The idea of a gender equal world seems like a far off reality even in 2023. While there has been progress in recent decades, women and girls around the world still do not fully enjoy equal rights and opportunities. Moreover, the social and economic fallout from the COVID-19 pandemic, climate change and the backlash against abortion rights have reversed previous advances.
Violence against women remains endemic and goes well beyond the high-profile international cases (Iran, Ukraine, Afghanistan) that continue to make headlines. Meanwhile, gender discrimination and biases permeate every aspect of our societies, from education to health, business, to politics.
At this rate, the UN warns, it may take close to 300 years to achieve full gender equality on a global level. And if regular rankings may show strong disparities between countries and regions, let’s not fool ourselves—no country in the world is on track to achieve gender equality by 2030.
The news media plays a crucial role not only in denouncing attacks on women’s rights but also in highlighting new possible narratives and supporting the profound cultural shift needed for women to enjoy the right to live free from violence and discrimination. It starts with the news media giving the full picture. This means raising awareness about issues related to gender inequality, of course, but also including more voices and the perspectives of women wherever they are from, going beyond social and cultural stereotypes and showing how women can also be powerful agents of change.

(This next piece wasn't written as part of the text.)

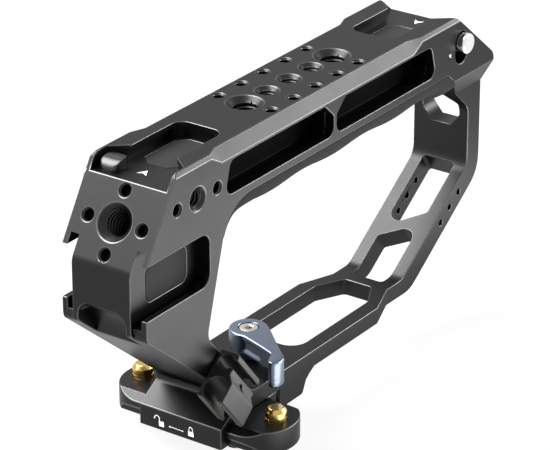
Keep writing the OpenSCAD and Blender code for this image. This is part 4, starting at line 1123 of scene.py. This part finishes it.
@dataclass
class RubberParts:
    """The grip under the bar and the rubber inserts of shoes and column."""

    grip: Grip = field(default_factory=Grip)
    insert_rounding: EdgeRounding = field(default_factory=lambda: EdgeRounding(width=0.18 * MM))

    def build(self) -> None:
        """Builds every rubber piece."""
        self.grip.build()
        for place in ("column_pad_left", "column_pad_right", "shoe_pad_front", "shoe_pad_rear"):
            insert = self.insert_rounding.copy(place, place.replace("_pad_", "_insert_"))
            dress(insert, Body.HANDLE, Slot.INSERT, INSERT, place)


@dataclass(frozen=True)
class PressSpring:
    """A steel coil under a sprung pin, built at its rest length."""

    radius: float
    low: float
    high: float
    travel: float
    turns: float
    wire_r: float = 0.25

    def build(self, name: str, x: float, y: float, body: Body, joint: str, node: str) -> None:
        """Winds the coil on its seat.

        Args:
            name: The piece's name.
            x: Place of the coil's axis, in millimetres.
            y: The same, along the handle.
            body: The body that the coil's foot rides on.
            joint: Not used.
            node: The CAD node that it stands for.
        """
        steel = TurnedMetal("spring_steel", (0.55, 0.55, 0.56), (0, 0, 0), roughness=0.25,
                            line_depth=0.001 * MM)
        length = self.high - self.low
        coil = WoundTree.wind(name, [((x, y, self.low + self.wire_r), UP)], steel, Radius=self.radius * MM,
                              Wire=self.wire_r * MM, Rise=(length - 2 * self.wire_r) * MM, Turns=self.turns,
                              Steps=24, Sides=8, Smooth=True)
        dress(coil, body, Slot.SPRING, steel, node)
        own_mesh(coil)


@dataclass
class ShoeLock:
    """One shoe lock: pin, thumb knob and spring."""

    rear: bool
    lock_x: float = 9.3
    lock_y: float = -33.8
    knob_z: float = 92.5
    knob_r: float = 3.5
    stem_r: float = 1.5
    inner_x: float = 13.15
    face_x: float = 18.95
    pin_r: float = 3.42
    pin_top: float = 100.35
    rear_drop: float = 1.5
    pin_low: float = 88.2
    pin_square: float = 3.4
    ramp_h: float = 2.9
    rim_round: float = 0.95
    bore_r: float = 3.1
    bore_top: float = 89.1
    spring: PressSpring = PressSpring(radius=2.05, low=82.65, high=89.0, travel=3.7, turns=5.0)
    shoe_mid_y: float = 44.1

    def build(self) -> None:
        """Builds the lock's pieces."""
        name = "rear" if self.rear else "front"
        body = Body.LOCK_REAR if self.rear else Body.LOCK_FRONT
        half_turn = at(0, 2 * self.shoe_mid_y, 0, turn_about("Z", 180)) if self.rear else Matrix.Identity(4)
        pin = lofted(f"shoe_pin_{name}", self._pin_loops(), half_turn @ at(-self.lock_x, self.lock_y, 0))
        dress(pin, body, Slot.DARK_STEEL, DARK_STEEL, f"lock_pin_{name}")
        place = half_turn @ at(0, self.lock_y, self.knob_z, turn_about("Y", -90))
        rings = [Ring(self.stem_r, self.lock_x - 1.5), Ring(self.stem_r, self.inner_x),
                 Ring(self.knob_r - 0.3, self.inner_x), Ring(self.knob_r, self.inner_x + 0.3)]
        rings += [Ring(self.knob_r - self.rim_round * (1 - cos(angle)),
                       self.face_x - self.rim_round * (1 - sin(angle)))
                  for angle in (radians(step * 11.25) for step in range(9))]
        rings.append(Ring(self.knob_r - self.rim_round - 0.5, self.face_x - 0.01))
        knob = turned(f"thumb_knob_{name}", rings, place, count=64, smooth_angle=radians(50))
        x, y, z = place.translation
        chrome = TurnedMetal(f"bright_chrome_{name}", (0.80, 0.80, 0.82), (x, y, z), (0.0, radians(90), 0.0),
                             roughness=0.14, line_depth=0.0, stain=0.95)
        dress(knob, body, Slot.CHROME, chrome, f"lock_knob_{name}")
        foot = (self.lock_x, 2 * self.shoe_mid_y - self.lock_y) if self.rear else (-self.lock_x, self.lock_y)
        self.spring.build(f"lock_coil_{name}", *foot, Body.HANDLE, f"lock_{name}_press",
                          f"lock_spring_{name}")

    def _pin_loops(self) -> list[list[Point]]:
        """The pin's loops: a rounded block with a rounded ramp at its front and a bore from below."""
        top = self.pin_top - (self.rear_drop if self.rear else 0.0)
        loops = []
        rounds = ((self.bore_r, self.bore_top), (self.bore_r, self.pin_low),
                  (self.pin_r - 0.3, self.pin_low), (self.pin_r, self.pin_low + 0.3))
        for radius, z in rounds:
            loops.append(self._pin_loop(radius, 2.0, 0.0, z))
        for step in range(9):
            turn = radians(90 * step / 8)
            ramp = (self.pin_r + 0.4) * (1 - cos(turn))
            high = top - self.ramp_h * (1 - sin(turn))
            loops.append(self._pin_loop(self.pin_r, self.pin_square, ramp, high))
        loops.append(self._pin_loop(self.pin_r - 0.35, self.pin_square, self.pin_r + 0.35, top + 0.12))
        return loops

    def _pin_loop(self, radius: float, power: float, ramp: float, z: float) -> list[Point]:
        """One loop between a circle and a square, pushed back at its front by the ramp."""
        loop = []
        for index in range(48):
            angle = tau * index / 48
            reach = radius / (abs(cos(angle)) ** power + abs(sin(angle)) ** power) ** (1 / power)
            y = reach * sin(angle)
            loop.append((reach * cos(angle), max(y, ramp - radius + 0.25 * (y + radius) if ramp else y), z))
        return loop


def ease(value: float, low: float, high: float) -> float:
    """0 under low, 1 over high and smooth between."""
    share = min(max((value - low) / (high - low), 0.0), 1.0)
    return share * share * (3 - 2 * share)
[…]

This is why, to mark International Women’s Day, along with 14 news outlets around the world, led by Sparknews, The Hindu joins forces to cover gender-based global issues and to focus on the women, men, NGOs, citizen movements and policies tackling the gender gap at their level, as well as the impact empowering women can have on wider issues. Stitched together, these stories are a testimony that gender equality should not remain a distant dream.